## [Instructions for the task]
Filter these entries, keeping only lines that hold the word "node".

--- Records to process ---

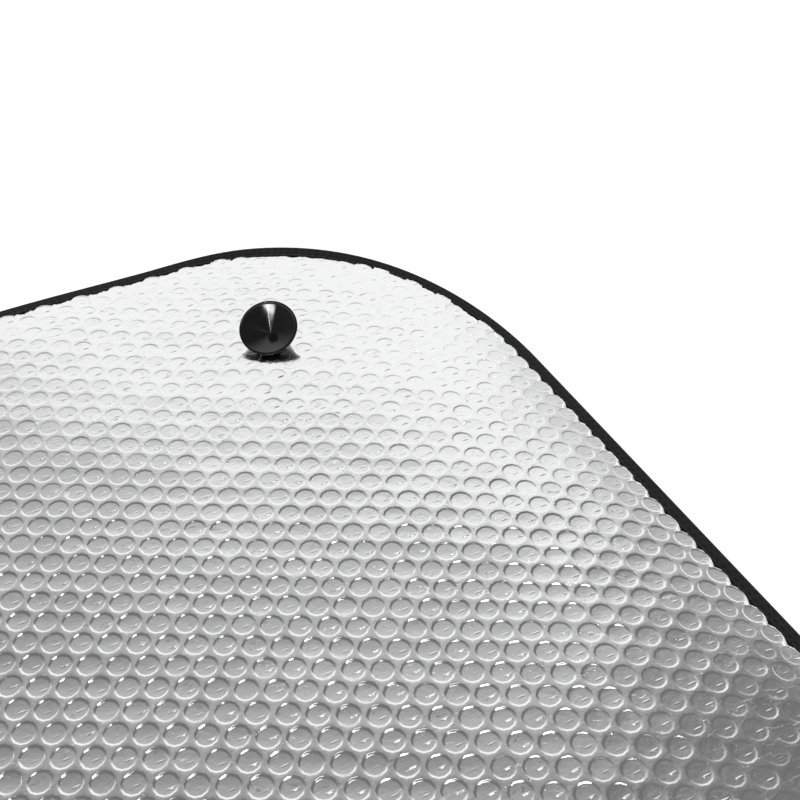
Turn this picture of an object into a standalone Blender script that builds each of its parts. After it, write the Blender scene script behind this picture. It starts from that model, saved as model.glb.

---
--- Records to process ---

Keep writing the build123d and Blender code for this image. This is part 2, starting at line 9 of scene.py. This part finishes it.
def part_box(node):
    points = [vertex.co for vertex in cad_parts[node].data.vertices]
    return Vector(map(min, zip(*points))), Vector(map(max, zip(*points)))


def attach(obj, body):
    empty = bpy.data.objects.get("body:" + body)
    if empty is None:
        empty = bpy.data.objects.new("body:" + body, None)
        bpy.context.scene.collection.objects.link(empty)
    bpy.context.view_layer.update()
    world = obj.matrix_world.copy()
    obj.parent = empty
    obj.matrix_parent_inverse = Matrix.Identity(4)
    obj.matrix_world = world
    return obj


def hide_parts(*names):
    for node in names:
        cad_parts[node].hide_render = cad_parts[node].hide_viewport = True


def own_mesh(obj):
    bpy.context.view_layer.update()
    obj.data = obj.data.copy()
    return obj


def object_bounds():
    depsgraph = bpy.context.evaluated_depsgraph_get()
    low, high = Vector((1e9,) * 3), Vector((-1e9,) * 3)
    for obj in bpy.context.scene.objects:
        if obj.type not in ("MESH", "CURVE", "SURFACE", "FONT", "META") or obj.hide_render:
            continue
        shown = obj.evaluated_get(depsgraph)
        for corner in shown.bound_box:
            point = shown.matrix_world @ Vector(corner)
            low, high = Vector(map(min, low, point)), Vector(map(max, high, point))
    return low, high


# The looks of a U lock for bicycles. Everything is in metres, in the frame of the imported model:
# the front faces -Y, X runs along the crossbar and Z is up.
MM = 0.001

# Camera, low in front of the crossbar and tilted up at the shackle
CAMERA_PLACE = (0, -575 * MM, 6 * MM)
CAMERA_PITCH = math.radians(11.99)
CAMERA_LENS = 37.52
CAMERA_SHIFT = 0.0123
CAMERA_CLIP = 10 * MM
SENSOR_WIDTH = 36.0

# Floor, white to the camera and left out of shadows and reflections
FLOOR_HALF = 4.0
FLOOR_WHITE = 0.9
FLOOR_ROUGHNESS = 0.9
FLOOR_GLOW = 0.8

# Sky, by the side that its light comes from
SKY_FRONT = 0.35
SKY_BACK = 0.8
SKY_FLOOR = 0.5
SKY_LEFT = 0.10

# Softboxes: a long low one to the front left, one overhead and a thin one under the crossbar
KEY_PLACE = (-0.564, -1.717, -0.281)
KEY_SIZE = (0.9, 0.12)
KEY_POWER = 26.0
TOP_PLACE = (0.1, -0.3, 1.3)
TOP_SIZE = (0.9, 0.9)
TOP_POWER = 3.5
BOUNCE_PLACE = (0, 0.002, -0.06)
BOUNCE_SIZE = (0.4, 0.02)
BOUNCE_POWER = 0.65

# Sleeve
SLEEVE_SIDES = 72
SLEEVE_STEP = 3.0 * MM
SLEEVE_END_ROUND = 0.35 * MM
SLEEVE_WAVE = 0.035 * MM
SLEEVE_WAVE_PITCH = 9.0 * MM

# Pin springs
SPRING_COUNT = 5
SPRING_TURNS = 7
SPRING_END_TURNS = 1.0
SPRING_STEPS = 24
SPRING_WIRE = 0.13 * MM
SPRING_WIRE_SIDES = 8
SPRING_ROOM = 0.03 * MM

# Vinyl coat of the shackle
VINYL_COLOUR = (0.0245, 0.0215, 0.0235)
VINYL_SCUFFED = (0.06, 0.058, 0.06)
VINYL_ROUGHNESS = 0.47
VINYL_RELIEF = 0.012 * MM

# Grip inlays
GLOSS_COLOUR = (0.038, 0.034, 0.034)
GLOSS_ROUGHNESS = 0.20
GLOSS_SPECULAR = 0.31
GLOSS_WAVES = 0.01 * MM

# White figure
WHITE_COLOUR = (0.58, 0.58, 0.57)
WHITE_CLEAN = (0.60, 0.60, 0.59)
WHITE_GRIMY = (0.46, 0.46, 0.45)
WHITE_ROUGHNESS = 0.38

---

## [Task response]
def part_box(node):
    points = [vertex.co for vertex in cad_parts[node].data.vertices]
    for node in names:
        cad_parts[node].hide_render = cad_parts[node].hide_viewport = True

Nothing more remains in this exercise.